**Task to complete**. From the records below, copy out exactly the lines from the one containing "Reconstruct the object" to the one containing "R_HEAD = 13.0", both included. Add nothing else.

**Dataset records**.
##########

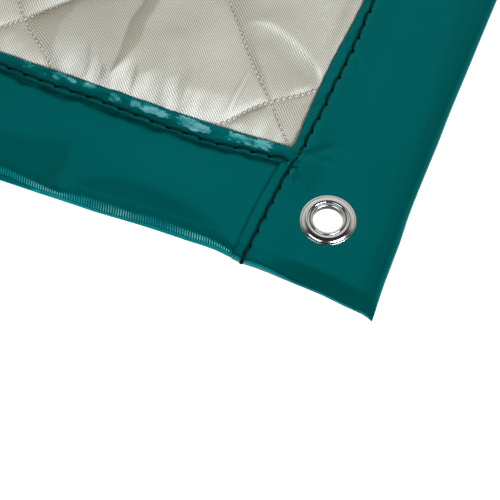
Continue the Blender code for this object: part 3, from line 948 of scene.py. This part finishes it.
def quilt_panel(material):
    """The filled pad as one closed surface: the fine upper face, a plainer under one and a rim."""
    keys, triangles = np.unique(upper_triangles(), return_inverse=True)
    across = keys // KEY_STRIDE + PANEL_ACROSS[0]
    along = keys % KEY_STRIDE + PANEL_ALONG[0]
    upper = np.stack(quilt_top(across, along), 1)

    under_across = span_steps(PANEL_ACROSS, 2 * COARSE)
    under_along = span_steps(PANEL_ALONG, 2 * COARSE)
    grid = np.meshgrid(under_across, under_along, indexing="ij")
    lower = np.stack(quilt_under(*grid), -1).reshape(-1, 3)
    cells = grid_faces(*grid[0].shape)[:, ::-1] + len(upper)

    front = np.append(
        np.arange(PANEL_ACROSS[0], WINDOW_ACROSS[0], COARSE),
        np.arange(WINDOW_ACROSS[0], WINDOW_ACROSS[1] + 1),
    )
    behind = span_steps((WINDOW_ALONG[1], PANEL_ALONG[1]), COARSE)
    right = np.append(np.arange(*WINDOW_ALONG), behind)
    back, left = span_steps(PANEL_ACROSS, COARSE), span_steps(PANEL_ALONG, COARSE)
    loop = lattice_key(*np.vstack([
        border_loop(front, right)[: len(front) + len(right) - 2],
        border_loop(back, left)[len(back) + len(left) - 2:],
    ]).T)
    under_loop = border_loop(under_across, under_along)
    order = np.argsort(loop)
    start = order[np.searchsorted(loop, lattice_key(*under_loop.T), sorter=order)]
    row = np.searchsorted(under_across, under_loop[:, 0])
    column = np.searchsorted(under_along, under_loop[:, 1])
    under = len(upper) + row * len(under_along) + column

    faces = np.vstack([
        triangles.reshape(-1, 3), cells[:, :3], cells[:, [0, 2, 3]],
        rim_triangles(np.searchsorted(keys, loop), under, start),
    ])
    lattice = np.vstack([np.stack([across, along], 1), np.stack(grid, -1).reshape(-1, 2)])
    # Painted highlight and shade of the satin, on the upper face only.
    gleam = np.append(satin_gleam(upper[:, 0], upper[:, 1], across, along), np.zeros(len(lower)))
    panel = mesh_piece(
        "quilt_panel", np.vstack([upper, lower]), faces, material, lattice * FINE_STEP, gleam=gleam,
    )
    return panel


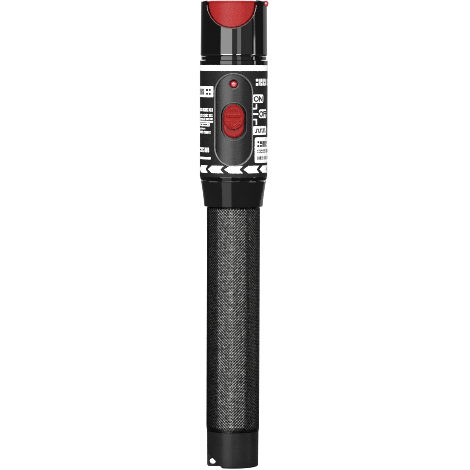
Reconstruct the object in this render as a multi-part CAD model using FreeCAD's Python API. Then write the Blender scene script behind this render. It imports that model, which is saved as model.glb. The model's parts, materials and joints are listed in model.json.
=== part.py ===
import FreeCAD, Part
import math
import os

# Pen-type visual fault locator, modelled standing on its tail.
# Frame: origin at the centre of the flat tail face, +Z up the pen's axis towards the fibre port,
# -Y out of the side that carries the switch, +X towards the hinge of the flip cap. Millimetres.

os.makedirs("parts", exist_ok=True)
V = FreeCAD.Vector
EX, EY, EZ = V(1, 0, 0), V(0, 1, 0), V(0, 0, 1)

# ------------------------------------------------------------------ driving dimensions
# overall
H_TOTAL = 179.5            # tail face to the rim of the nose cover
R_HEAD = 13.0              # widest radius, over the label and the head's upper lip

# grip tube and tail
R_TAIL_LOW, R_TAIL_TOP = 9.9, 10.0
R_TAIL_EDGE = 0.7          # rounding of the tail's bottom edge
Z_KNURL_0, Z_KNURL_1 = 13.65, 100.2
R_KNURL = 10.2             # mean radius of the knurled length
Z_BORE_0 = 8.0             # floor of the battery bore
R_BORE = 7.4
Z_NECK_1 = 109.5           # end of the neck that screws into the head
R_NECK, Z_NECK_STEP = 9.6, 104.4
R_THREAD, THREAD_PITCH, THREAD_DEPTH = 9.0, 1.0, 0.3
Z_ORING, R_ORING_GROOVE, W_ORING_GROOVE = 102.2, 8.6, 1.8
R_ORING_SECTION = 0.56

# lanyard tab in the tail
TAB_THICK = 3.0
TAB_CUT_X, TAB_CUT_SLOPE = -3.9, 0.967
LANYARD_R, LANYARD_X, LANYARD_Z = 1.15, -7.7, 1.85

# cells, spring, contacts
CELL_R, CELL_LEN, CELL_NUB_R, CELL_NUB_H = 7.15, 50.5, 2.65, 1.5
Z_CELL_0 = 13.7
SPRING_R, SPRING_WIRE, SPRING_PITCH = 4.6, 0.33, 1.5

# threaded collar (the cone between grip and head)
Z_COLLAR_0, Z_COLLAR_1 = 100.45, 110.5
COLLAR_CONE = [(11.0, 100.45), (11.3, 100.75), (11.52, 103.2), (11.85, 105.9), (12.2, 108.2), (12.5, 110.1), (12.3, 110.5)]
R_COLLAR_SPIGOT, Z_COLLAR_TOP = 10.78, 114.6
R_COLLAR_SEAL, R_COLLAR_THREAD, R_COLLAR_PASS = 9.75, 9.1, 7.9

# head housing
Z_HEAD_0, Z_LABEL_0, Z_LABEL_1 = 110.7, 112.0, 154.8
R_LABEL_SEAT = 12.85
Z_LIP_1, R_GROOVE, Z_DECK = 156.7, 12.45, 158.0
R_HEAD_BORE, Z_BULKHEAD_0 = 10.8, 153.5
R_SPIGOT, R_SPIGOT_IN, Z_SPIGOT_1 = 10.95, 9.4, 162.5

# recessed switch panel
PANEL_W, PANEL_H, PANEL_Z, R_PANEL = 14.7, 35.5, 133.85, 12.15
SLOT_W, SLOT_H, SLOT_Z, R_SLOT_FLOOR = 9.65, 14.2, 133.25, 11.3
SLOT_CUT_W, SLOT_CUT_H = 8.1, 12.7
LED_Z, LED_HOLE_R, LED_SEAT_R = 147.5, 1.57, 1.95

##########

**Solution**.
Reconstruct the object in this render as a multi-part CAD model using FreeCAD's Python API. Then write the Blender scene script behind this render. It imports that model, which is saved as model.glb. The model's parts, materials and joints are listed in model.json.
=== part.py ===
import FreeCAD, Part
import math
import os

# Pen-type visual fault locator, modelled standing on its tail.
# Frame: origin at the centre of the flat tail face, +Z up the pen's axis towards the fibre port,
# -Y out of the side that carries the switch, +X towards the hinge of the flip cap. Millimetres.

os.makedirs("parts", exist_ok=True)
V = FreeCAD.Vector
EX, EY, EZ = V(1, 0, 0), V(0, 1, 0), V(0, 0, 1)

# ------------------------------------------------------------------ driving dimensions
# overall
H_TOTAL = 179.5            # tail face to the rim of the nose cover
R_HEAD = 13.0              # widest radius, over the label and the head's upper lip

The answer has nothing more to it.